Marshall Shulman Book Prize for an outstanding monograph dealing with the international relations, foreign policy, or foreign-policy decision-making of any of the states of the former Soviet Union or Eastern Europe 

Co-winner: Togzhan Kassenova (SUNY Albany), Atomic Steppe: How Kazakhstan Gave Up the Bomb (Stanford University Press)  

Co-winner: Alessandro Iandolo (University College London), Arrested Development: The Soviet Union in Ghana, Guinea, and Mali, 1955-1968 (Cornell University Press) 

  

Ed A Hewett Book Prize for outstanding publication on the political economy of Russia, Eurasia, and/or Eastern Europe 

Winner: Fritz Bartel (Texas A&M University), The Triumph of Broken Promises: The End of the Cold War and the Rise of Neoliberalism (Harvard University Press) 

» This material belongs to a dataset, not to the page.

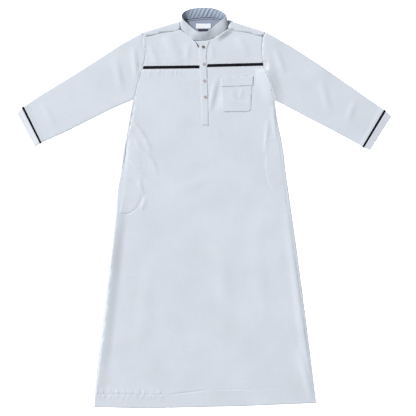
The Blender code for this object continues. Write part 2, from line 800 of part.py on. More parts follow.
def cuff_band(name, cut):
    """The plain band beyond the cuff tape."""
    near = (cut.upper[-1], cut.lower[-1])
    width = math.dist(cut.upper[-1], cut.cuff[0])

    def place(column, station, depth):
        upper = Vector(near[0]).lerp(Vector(cut.cuff[0]), station)
        lower = Vector(near[1]).lerp(Vector(cut.cuff[1]), station)
        across, height = tube_section(column, (lower - upper).length, WALL * depth)
        point = upper.lerp(lower, across / (lower - upper).length)
        return Vector((point.x, point.y, height + lifted(width * station)))

    return cloth_piece(name, tube_columns(steps(0.0, 1.0, CUFF_COLUMNS)),
                       joined(steps(SEAM_GAP / width, 0.34, 1), steps(0.34, 1.0, 3)), place, CUFF_CLOTH)


def cuff_edge(cut, distance):
    """Both outline points of the sleeve and its band, at a distance beyond the cuff seam."""
    if distance < 0.0:
        share = 1.0 + distance / math.dist(cut.upper[0], cut.upper[-1])
        return along(cut.upper, share), along(cut.lower, share)
    share = distance / math.dist(cut.upper[-1], cut.cuff[0])
    upper = Vector(cut.upper[-1]).lerp(Vector(cut.cuff[0]), share)
    lower = Vector(cut.lower[-1]).lerp(Vector(cut.cuff[1]), share)
    return upper, lower


def cuff_tape(name, cut):
    """The dark tape round the cuff, over the seam between sleeve and band."""
    spread = WALL + LAYER_GAP
    down = (Vector(cut.lower[-1]) - Vector(cut.upper[-1])).normalized()

    def place(column, station, depth):
        upper, lower = cuff_edge(cut, CUFF_TAPE_WIDTH * (station - 0.5))
        upper -= down * spread
        lower += down * spread
        width = (lower - upper).length
        across, height = tube_section(column, width, WALL * depth, LAY_HEIGHT + 2.0 * spread)
        point = upper.lerp(lower, across / width)
        return Vector((point.x, point.y, height))

    return cloth_piece(name, tube_columns(steps(0.0, 1.0, CUFF_COLUMNS)), steps(0.0, 1.0, 2), place, TAPE)


def chest_tape(name, start, end, slant):
    """The dark tape over the chest seam of one side."""
    half = TAPE_WIDTH / 2
    outline = [(start[0] - slant, start[1] - half), (end[0], end[1] - half), (end[0], end[1] + half),
               (start[0] + slant, start[1] + half)]
    return flat_piece(name, outline, LAY_HEIGHT + LAYER_GAP, WALL, TAPE)


def placket():
    """The placket, from the neck to its square lower end."""
    bottom = LAY_HEIGHT + LAYER_GAP

    def place(u, v, depth):
        count = len(PLACKET_LEFT) - 1
        point = by_index(PLACKET_LEFT, v * count).lerp(by_index(PLACKET_RIGHT, v * count), u)
        return Vector((point.x, point.y, bottom + WALL * (1.0 - depth)))

    rows = steps(0.0, 1.0, 2 * (len(PLACKET_LEFT) - 1))
    return cloth_piece("placket", steps(0.0, 1.0, 2), rows, place, CLOTH)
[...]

Honorable Mention: Masaaki Higashijima (University of Tokyo), The Dictator’s Dilemma at the Ballot Box: Electoral Manipulation, Economic Maneuvering, and Political Order in Autocracies (University of Michigan Press) 

 

Kulczycki Book Prize in Polish Studies for the best book in any discipline, on any aspect of Polish affairs 

Winner: Kyrill Kunakhovich (University of Virginia), Communism’s Public Sphere: Culture as Politics in Cold War Poland and East Germany (Cornell University Press) 

 

Omeljan Pritsak Book Prize in Ukrainian Studies for a distinguished book in the field of Ukrainian studies 

Co-winner: Rory Finnin (University of Cambridge), Blood of Others: Stalin’s Crimean Atrocity and the Poetics of Solidarity (University of Toronto Press) 

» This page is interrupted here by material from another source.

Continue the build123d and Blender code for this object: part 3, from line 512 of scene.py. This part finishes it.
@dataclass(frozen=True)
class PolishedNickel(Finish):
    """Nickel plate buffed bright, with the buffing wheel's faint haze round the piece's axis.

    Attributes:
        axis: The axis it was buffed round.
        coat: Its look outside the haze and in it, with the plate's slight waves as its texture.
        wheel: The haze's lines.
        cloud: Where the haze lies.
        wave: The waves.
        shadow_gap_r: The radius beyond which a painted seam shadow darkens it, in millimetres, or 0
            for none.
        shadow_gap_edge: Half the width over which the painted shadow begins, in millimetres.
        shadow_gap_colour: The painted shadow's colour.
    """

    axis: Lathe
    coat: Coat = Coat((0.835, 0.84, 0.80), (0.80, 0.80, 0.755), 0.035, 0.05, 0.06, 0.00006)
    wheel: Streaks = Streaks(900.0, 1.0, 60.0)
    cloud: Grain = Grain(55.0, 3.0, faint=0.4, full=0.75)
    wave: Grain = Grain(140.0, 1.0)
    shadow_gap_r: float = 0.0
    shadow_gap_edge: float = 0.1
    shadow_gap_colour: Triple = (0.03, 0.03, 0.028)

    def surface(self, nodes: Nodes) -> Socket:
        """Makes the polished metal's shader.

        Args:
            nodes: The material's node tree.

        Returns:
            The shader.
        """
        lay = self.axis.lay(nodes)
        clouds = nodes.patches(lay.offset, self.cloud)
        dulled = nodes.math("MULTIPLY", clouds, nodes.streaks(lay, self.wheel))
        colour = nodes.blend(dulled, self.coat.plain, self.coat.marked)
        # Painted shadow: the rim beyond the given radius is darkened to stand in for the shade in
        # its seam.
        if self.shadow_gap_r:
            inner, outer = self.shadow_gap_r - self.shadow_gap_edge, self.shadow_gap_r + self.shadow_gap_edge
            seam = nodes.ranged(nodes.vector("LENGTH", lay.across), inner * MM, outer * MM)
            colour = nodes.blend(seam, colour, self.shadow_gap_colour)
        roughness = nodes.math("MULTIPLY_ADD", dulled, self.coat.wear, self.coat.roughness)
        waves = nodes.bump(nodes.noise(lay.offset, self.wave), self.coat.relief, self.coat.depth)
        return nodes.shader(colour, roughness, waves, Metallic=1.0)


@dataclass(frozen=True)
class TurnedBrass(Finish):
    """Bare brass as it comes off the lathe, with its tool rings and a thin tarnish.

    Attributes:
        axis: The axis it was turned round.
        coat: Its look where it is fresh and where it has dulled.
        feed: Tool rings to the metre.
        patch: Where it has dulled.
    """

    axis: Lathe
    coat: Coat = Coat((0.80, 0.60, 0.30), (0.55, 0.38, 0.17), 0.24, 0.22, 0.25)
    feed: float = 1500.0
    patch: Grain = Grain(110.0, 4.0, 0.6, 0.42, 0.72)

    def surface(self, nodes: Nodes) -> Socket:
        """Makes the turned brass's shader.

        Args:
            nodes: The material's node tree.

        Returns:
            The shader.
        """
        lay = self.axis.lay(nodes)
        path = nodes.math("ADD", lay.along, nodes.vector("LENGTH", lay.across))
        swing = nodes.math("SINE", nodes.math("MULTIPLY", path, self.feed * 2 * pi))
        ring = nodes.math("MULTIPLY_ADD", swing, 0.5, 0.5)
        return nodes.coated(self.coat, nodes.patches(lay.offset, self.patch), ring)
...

Co-winner: Catherine Wanner (Pennsylvania State University), Everyday Religiosity and the Politics of Belonging in Ukraine (Cornell University Press) 

 

W. Bruce Lincoln Book Prize for an author’s first published monograph or scholarly synthesis that is of exceptional merit and lasting significance for the understanding of Russia’s past 

Winner: Alessandro Iandolo (University College London), Arrested Development: The Soviet Union in Ghana, Guinea, and Mali, 1955-1968 (Cornell University Press) 

Honorable Mention: Franziska Exeler (Free University of Berlin, University of Cambridge), Ghosts of War: Nazi Occupation and Its Aftermath in Soviet Belarus (Cornell University Press)  

 

University of Southern California Book Prize in Literary and Cultural Studies for an outstanding monograph published on Russia, Eastern Europe, or Eurasia in the fields of literary and cultural studies 

Winner: Rory Finnin (University of Cambridge), Blood of Others: Stalin’s Crimean Atrocity and the Poetics of Solidarity (University of Toronto Press) 

Honorable Mention: Christina Crawford (Emory University), Spatial Revolution: Architecture and Planning in the Early Soviet Union (Cornell University Press) 

  

Beth Holmgren Graduate Student Essay Prize for an outstanding essay by a graduate student in Slavic, East European, and Eurasian Studies 

Clayton Marr (The Ohio State University), “The Angevin-Albanian Element in The Albanian Lexicon”  

 

Robert C. Tucker/Stephen F. Cohen Dissertation Prize for an outstanding English-language doctoral dissertation in Soviet or Post-Soviet politics and history in the tradition practiced by Tucker and Cohen, defended at an American or Canadian university 

James Allen Nealy, Jr. (Duke University), “Making Socialism Work!: The Shchekino Method and the Drive to Modernize Soviet Industry”

 

CLIR Distinguished Service Award 

Sandra Levy (University of Chicago)  

 

Prize winners will be recognized during the ASEEES Annual Convention award ceremony on Saturday, December 2, 2023.